First Lady Jill Biden Honors Foo Fighters’ Taylor Hawkins After His Death
The late Taylor Hawkins earned posthumous recognition from the family of the highest office in the land last week (March 26) when U.S. First Lady Dr. Jill Biden honored the Foo Fighters drummer after his unexpected death at age 50 last Friday (March 25).
The acknowledgment from Biden showed the reach of the drummer's talent, plus the impact his death made on pop culture at large. In her statement, the First Lady praised Hawkins' life and work, and she offered condolences to his loved ones and supporters.
"A ferocious drummer, dedicated father, and dear friend gone far too soon," Biden remarked of the musician.
"Sending love to Taylor Hawkins' family and fans of the Foo Fighters everywhere," she added.
Biden wasn't alone in her tribute. Memorials from across the music world proved the drummer's importance to rock. Looking back on Dave Grohl's past words about Hawkins, the Foo Fighters leader once said it was "love at first sight" when he met the musician.
But Hawkins wasn't just a Foo Fighter. Before his Foos career, he played drums with Alanis Morissette and Sass Jordan, among others. Later, he led Taylor Hawkins & the Coattail Riders, Chevy Metal, The Birds of Satan, and he co-founded the supergroup NHC.

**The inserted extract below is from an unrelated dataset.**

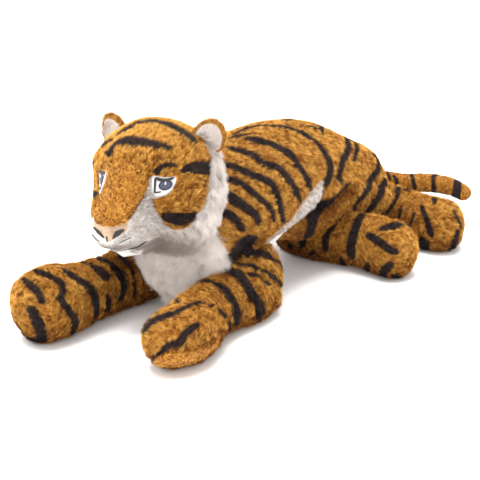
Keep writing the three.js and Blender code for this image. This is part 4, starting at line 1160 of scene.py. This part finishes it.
def head_piece():
    Q, tris, P = HEAD_Q, HEAD_TRIS, HEAD_P
    white, nose = head_regions(Q)
    beyond = (Q[:, 0] < 0) & (Q[:, 1] < -20)
    outside = poly_distance(np.stack([41 + (-Q[:, 0] - 18.7) / 1.1, (Q[:, 2] - 5.2) / 1.08], 1), EYE_PATCH)
    white = np.where(beyond, np.maximum(white, np.minimum(outside, (Q[:, 2] - 7) * 1.2)), white)
    runs = RUNS["head"]
    # the far cheek and the back of the head repeat the near side
    both = []
    for q, hw in runs:
        ql = to_head(q)
        if (ql[:, 0] > 30).all():
            if ql[:, 0].mean() < 60 and ql[:, 2].mean() > 30:
                continue
            both.append((from_head(ql * [-1, 1, 1] + [0, 0, 25.0 if ql[:, 2].mean() < -5 else 0]), hw))
    for y0, z0, span in ((52, 66, 56), (74, 36, 62), (84, 2, 50)):
        xs = np.linspace(-span, span, 30)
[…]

In the past, the Foo Fighters have supported the Democrats, the political party to which Biden belongs. The Foos played the 2012 DNC before a speech from then President Barack Obama.

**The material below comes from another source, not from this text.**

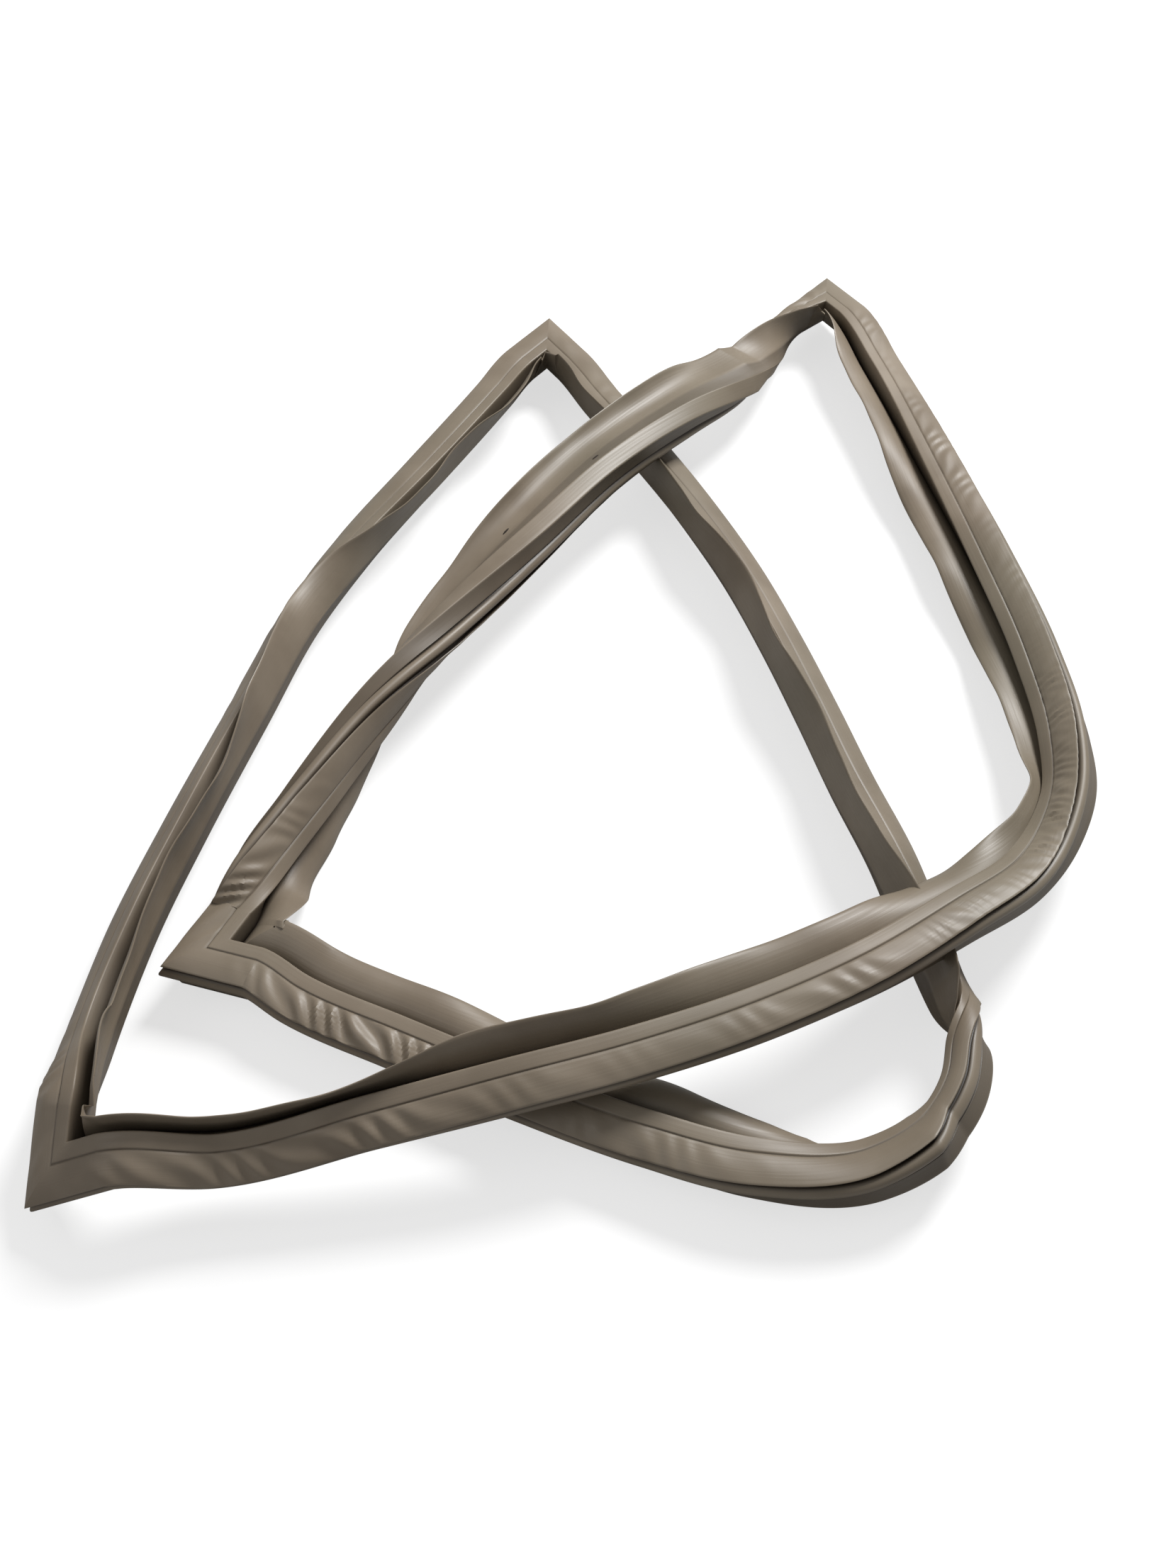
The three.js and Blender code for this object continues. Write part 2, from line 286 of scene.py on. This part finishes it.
def sideStations(name, start, end, route):
    # Places, directions and flap angles of the sections between two corners
    stub, step = ring["cornerStub"], ring["tangentStep"]
    first = start["at"] + start["leaving"] * stub
    last = end["at"] - end["arriving"] * stub
    startRoll = nearestTurn(rollOf(start["leaving"], start["front"]), route[0][3])
    endRoll = nearestTurn(rollOf(end["arriving"], end["front"]), route[-1][3])
    rows = np.array(
        [
            (*start["at"], startRoll, start["flap"][1]),
            (*first, startRoll, start["flap"][1]),
            *route,
            (*last, endRoll, end["flap"][0]),
            (*end["at"], endRoll, end["flap"][0]),
        ],
        float,
    )
    keys = np.r_[0, np.cumsum(np.linalg.norm(np.diff(rows[:, :3], axis=0), axis=1))]
    at = np.linspace(keys[1], keys[-2], int((keys[-2] - keys[1]) / ring["spacing"]))
    row = curveThrough(keys, rows, at)
    ahead = curveThrough(keys, rows, at + step)[:, :3]
    behind = curveThrough(keys, rows, at - step)[:, :3]
    tangent = unit(ahead - behind)
    side = unit(np.cross(tangent, [0, 0, 1]))
    over = np.cross(side, tangent)
    roll = np.radians(row[:, 3:4])
    inner = side * np.cos(roll) + over * np.sin(roll)
    front = over * np.cos(roll) - side * np.sin(roll)
    for n, corner, way in ((0, start, "leaving"), (-1, end, "arriving")):
        front[n] = corner["front"]
        inner[n] = np.cross(corner[way], corner["front"])
    sway = np.sin(2 * math.pi * at / ring["waveLength"])
    sway[0] = sway[-1] = 0
    edge = sum(high * np.sin(2 * math.pi * at / pitch) for high, pitch in ring["edgeWaves"])
    return {
        "at": row[:, :3],
        "inner": inner,
        "front": front,
        "flap": row[:, 4] + ring["waveAngle"] * sway,
        "length": at,
        "width": narrowed(at, pinches.get(name, []), ring["pinchFade"]),
        "reach": narrowed(at, shortFlaps.get(name, []), ring["flapFade"]),
        "edge": edge * window(at, at[0], at[-1], ring["flapFade"]),
    }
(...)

In a 2017 interview, Hawkins said the U.S. "got what we deserve" regarding the president after Obama, Donald Trump, President Joe Biden's opponent in 2020. He called Trump a "symptom of a generation of reality-TV-obsessed, selfie-obsessed, Facebook-obsessed, tweet-obsessed, self-obsessed people."
The cause of Hawkins' death is being determined after he was found dead in his hotel room in Bogota, Colombia, on Friday, just before the Foos were to play the city's Festival Estereo Picnic. A preliminary toxicology report showed Hawkins had 10 different substances in his system at the time of his death.